Ford Stock and the Three-Quarter Climb

While Ford stock looks meh when measured over 12 months, since March it’s been my-oh-my.  The same novel coronavirus crash that punished all investments brought the big F down to $4.01 per share on March 23. But ever since, the upswing has tracked smoothly, with the stock worth twice as much today at $9.45 per share.

Analysts have also revised their earnings per share projections for Ford stock upward 17 times over the last three months. Over the last two quarters, Ford earnings trounced Wall Street projections. Yet the analyst ratings either haven’t caught up or still reek of caution. Thirteen firms call Ford stock a hold and four a buy, adding up to a consensus hold rating.

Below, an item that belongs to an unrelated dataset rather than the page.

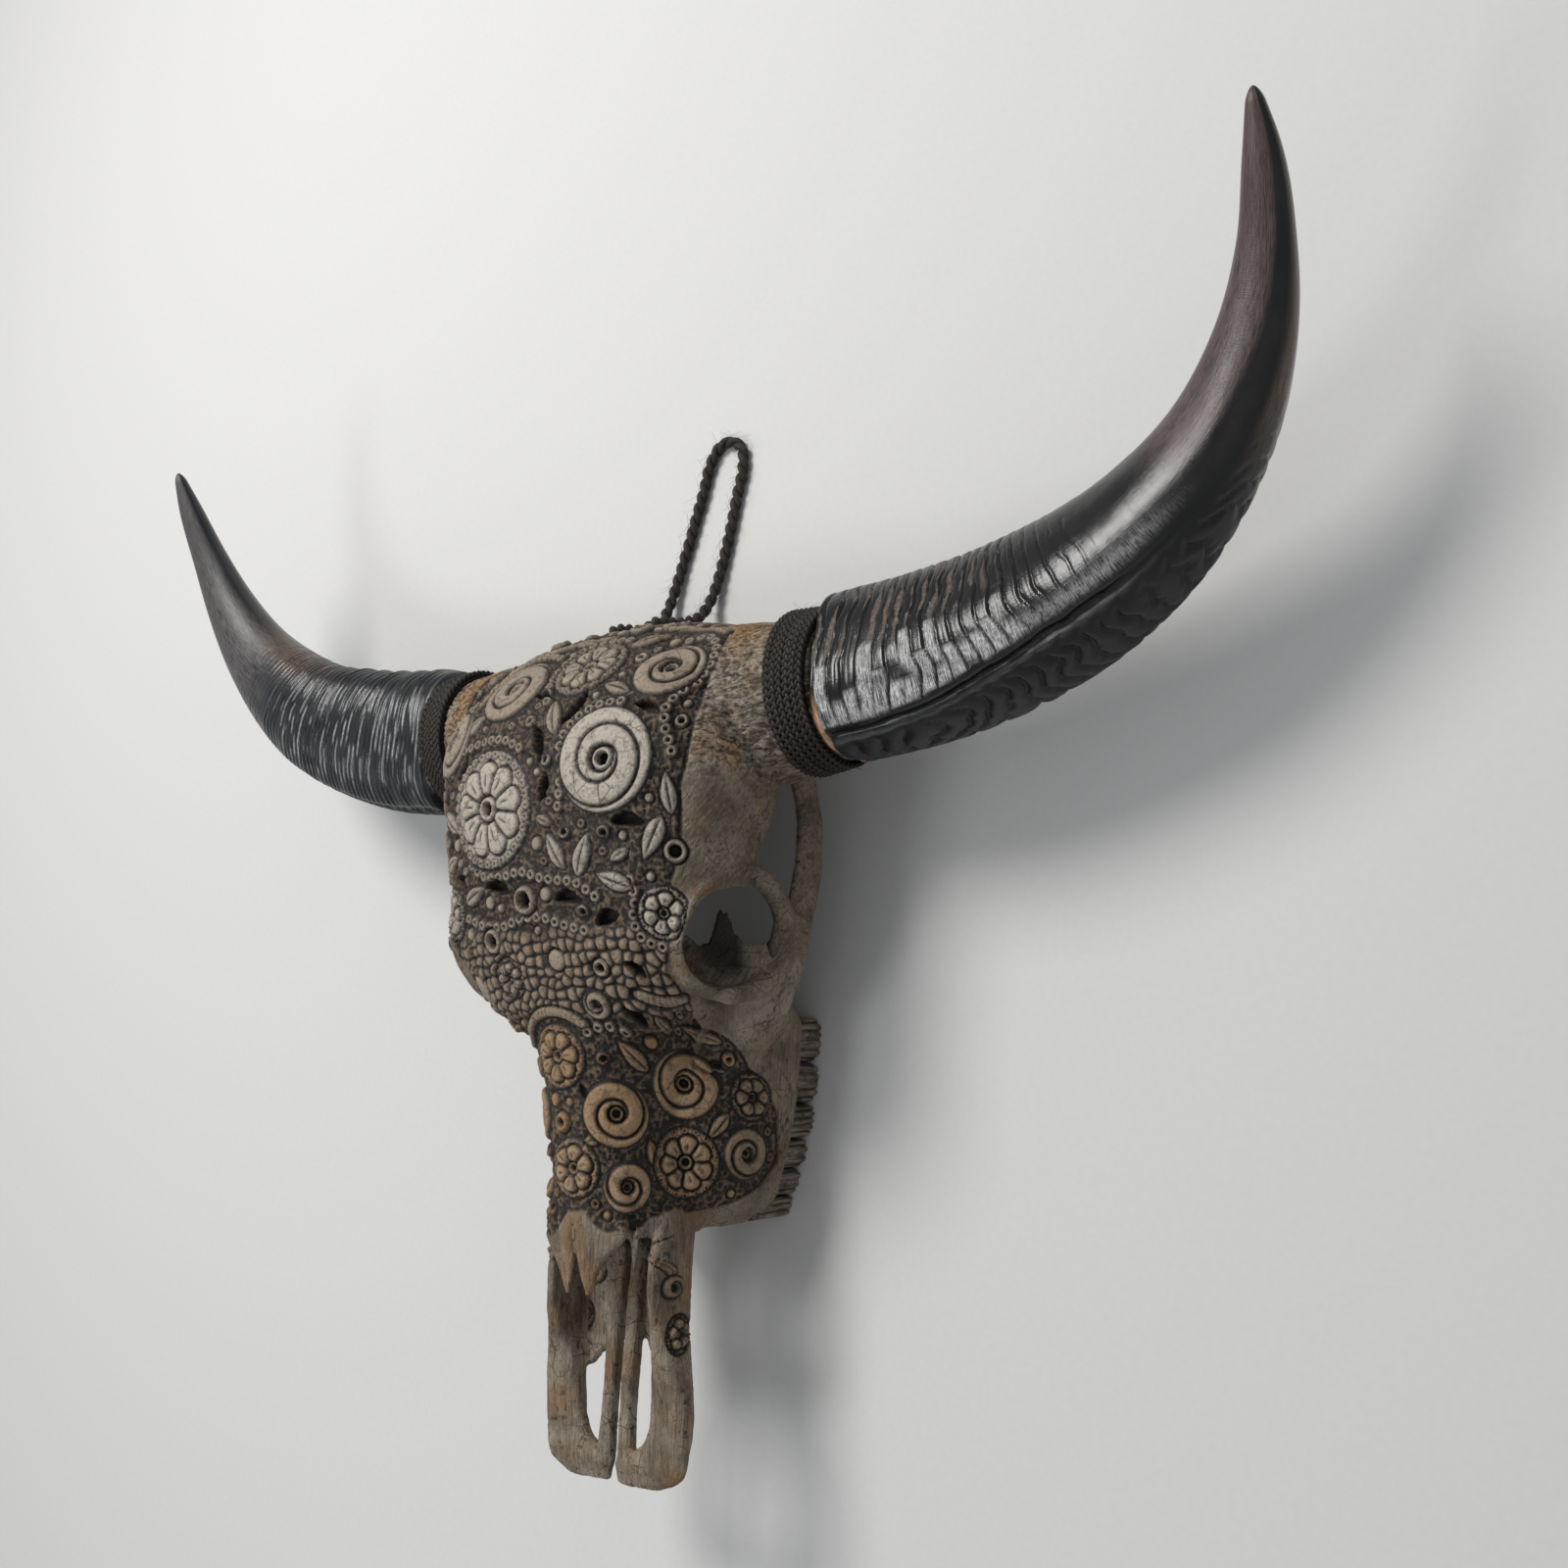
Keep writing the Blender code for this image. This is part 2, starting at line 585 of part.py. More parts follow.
def main():
    for obj in list(bpy.data.objects):
        bpy.data.objects.remove(obj)

    bone = finish("aged bone", (0.24, 0.18, 0.13), 0.75)
    enamel = finish("worn enamel", (0.30, 0.25, 0.18), 0.55)
    keratin = finish("black horn", (0.020, 0.019, 0.018), 0.30)
    fibre = finish("dark palm fibre", (0.025, 0.019, 0.015), 0.85)

    specimen = bpy.data.objects.new("specimen", None)
    specimen.location = (0, -ORIGIN_FROM_NOSE, 0)
    bpy.context.scene.collection.objects.link(specimen)

    first, *others = bone_shapes()
    hollows, flats = bone_hollows()
    skull = add("skull", first, specimen, bone)
    combine(skull, "UNION", helpers("bone", others, specimen))
    combine(skull, "DIFFERENCE", helpers("hollow", hollows, specimen))
    fuse = skull.modifiers.new("fuse", "REMESH")
    fuse.mode = "VOXEL"
    fuse.voxel_size = BONE_VOXEL
    soften = skull.modifiers.new("soften", "SMOOTH")
    soften.factor = 0.5
    soften.iterations = 5
    thin = skull.modifiers.new("thin", "DECIMATE")
    thin.ratio = BONE_SHARE
    combine(skull, "DIFFERENCE", helpers("socket", pair(socket_shape()), specimen))
    combine(skull, "DIFFERENCE", helpers("cord hole", cord_holes(), specimen))
    combine(skull, "DIFFERENCE", helpers("flat", flats, specimen))

    for index, name in enumerate(TOOTH_NAMES):
        for side, shape in zip(("left", "right"), pair(tooth_shape(index))):
            add(f"{side}_{name}", shape, specimen, enamel)

    for side, horn, binding in zip(("left", "right"), pair(horn_shape()), pair(binding_shape())):
        add(f"{side}_horn", horn, specimen, keratin)
        add(f"{side}_horn_binding", binding, specimen, fibre)

    cord = bpy.data.curves.new("hanging_cord", "CURVE")
    cord.dimensions = "3D"
    cord.bevel_depth = CORD_RADIUS
    cord.bevel_resolution = 2
    cord.use_fill_caps = True
    spline = cord.splines.new("POLY")
    route = along(CORD_ROUTE, 56)
    spline.points.add(len(route) - 1)
    for point, place in zip(spline.points, route):
        point.co = (*place, 1)
    cord.materials.append(fibre)
    hanging_cord = bpy.data.objects.new("hanging_cord", cord)
    hanging_cord.parent = specimen
    bpy.context.scene.collection.objects.link(hanging_cord)


main()
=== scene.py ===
"""Carved water buffalo skull, face up: the finished bone, horns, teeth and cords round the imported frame.

Metres, +Z up. +Y runs from the nose to the crown and +X is the animal's own left. Lengths
along the head are measured from the nose tip, and HOME carries them to the row's origin.
"""

import math

import bmesh
import bpy
import numpy as np
from mathutils import Matrix


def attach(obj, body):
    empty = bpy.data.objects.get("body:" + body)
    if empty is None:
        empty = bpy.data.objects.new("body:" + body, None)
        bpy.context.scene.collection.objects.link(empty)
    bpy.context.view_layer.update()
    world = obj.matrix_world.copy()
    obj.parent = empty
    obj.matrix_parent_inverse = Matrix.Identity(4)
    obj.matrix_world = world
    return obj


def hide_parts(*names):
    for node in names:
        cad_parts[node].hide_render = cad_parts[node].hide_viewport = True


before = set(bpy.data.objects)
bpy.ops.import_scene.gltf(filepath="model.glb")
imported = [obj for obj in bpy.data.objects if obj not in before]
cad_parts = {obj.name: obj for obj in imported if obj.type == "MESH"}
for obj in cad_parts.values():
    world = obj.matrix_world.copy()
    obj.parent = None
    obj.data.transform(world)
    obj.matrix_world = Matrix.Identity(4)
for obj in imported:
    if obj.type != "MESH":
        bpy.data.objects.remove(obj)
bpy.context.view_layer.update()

# Head, measured from the nose tip
HEAD_LENGTH = 0.492
ORIGIN_FROM_NOSE = 0.3327
HOME = np.array([0.0, -ORIGIN_FROM_NOSE, 0.0])
MM = 0.001
BONE_GRAIN = 0.00105        # finest detail that the fused bone keeps
BONE_TRIANGLES = 562000
SLIVER = 0.000005           # points closer than this are joined after the bone is thinned
BONE_CUTS = (0.262, 0.1003)  # where the bone is parted: across the head, and then level behind that

# Chart of the head: distance round it from the midline, and distance from the nose
CHART_AXIS = 0.078
CHART_STEP = 0.0004
CHART_SIDE = 0.170
CHART_FRONT = 0.030
CHART_BACK = 0.600

# Cheek teeth
TOOTH_ROW = (0.139, 0.258)
TOOTH_NAMES = ("premolar_2", "premolar_3", "premolar_4", "molar_1", "molar_2", "molar_3")
TOOTH_SHARES = (0.115, 0.135, 0.145, 0.175, 0.205, 0.225)
TOOTH_ROOT_TOP = 0.030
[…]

With all this comes the hope that Ford stock will restore some or all of its suspended dividend. The company was last distributed that quarterly payout of 15 cents per share on March 2. The bustle of Ford’s production lines (or lack thereof) influence this number. With auto plants set to scale up to pre-pandemic levels, expectations are mounting. At least we know this much: More EVs will roll off where gas-powered cars and trucks once exclusively ruled the roost.

Building on Beloved Brands

And what kind of vehicles would these be? Award-winning ones. On Nov. 10, Green Car Journal named Ford’s new Mustang Mach-E its 2021 Car of the Year, beating out the MINI Cooper SE, and Volkswagen ID.4.  Ford’s decision to build on a beloved Baby Boomer classic with forward-thinking EV tech hits the bullseye. A boost to Ford stock? By all rights, it should be.

Speaking of tweaking a beloved brand in just the right way, Ford has unveiled a hybrid version of its F-150. In case you’re not the kind of person who subscribes to Car and Driver, the F-150 is to pickup trucks what the New York Yankees were to World Series titles in the 1940s and ’50s. It’s been tops in sales for 40-plus years and counting.

Why mess with it, you might think? Well, the hybrid F-150 was Green Car Journal’s Truck of the Year. Again, this is exactly where Ford must position itself: building on its legacy and stretching its technology, not resting on its laurels. What remains to be seen, though, is how these vehicles will sell regardless of the accolades — and in turn, impact Ford stock.

Reason to Roll With It

Recently I wrote about how Pfizer (NYSE:PFE) has defied my expectations in negative ways. Though its novel coronavirus vaccine has, oh, only been the first approved to fight the deadliest pandemic in more than a century, its stock is up less than 25 percent since Nov. 1. Far smaller biopharmas with much less chance to accomplish anything of substance have fared far, far better. It reminds me of the Ford stock-Nikola stock dynamic. For better or worse, and I’d say worse, Wall Street is treating small companies with compelling narratives far better than larger ones in the same sector, even if public-facing triumphs don’t bear this out.

This is the only reason I can think of to sidestep Ford stock. Nikola is a waste case so far as I’m concerned. But a lot of the speculators who back it anyway would laugh in my face as they laugh all the way to the bank. So too does irrational exuberance have its dark side. If a company doesn’t connote bragging rights, many investors will ignore it. Saying “I own Tesla” sounds a lot sexier than “I own Ford.”

Yet Ford stock has the goods. The herds that reek of FOMO and chase after ride-hailing losers and overhyped IPOs will learn this in time, I think. I hope. Whatever. Making money has a way of turning heads. As soon as Ford stock gets traction that the Street cannot ignore, it will attract its share of reformed lemmings. All it may take is a blockbuster quarterly report to bring the winning streak up to three.

Ford will release the results on Feb. 2. Unless you want to recycle some could-shoulda investment regret over and over a la Bill Murray in “Groundhog Day,” I’d say get ahead of the curve and make an F stock purchase. I’ll see you in the winner’s circle. Unless you see your shadow first.

On the date of publication, Lou Carlozo held long positions in TSLA and PFE.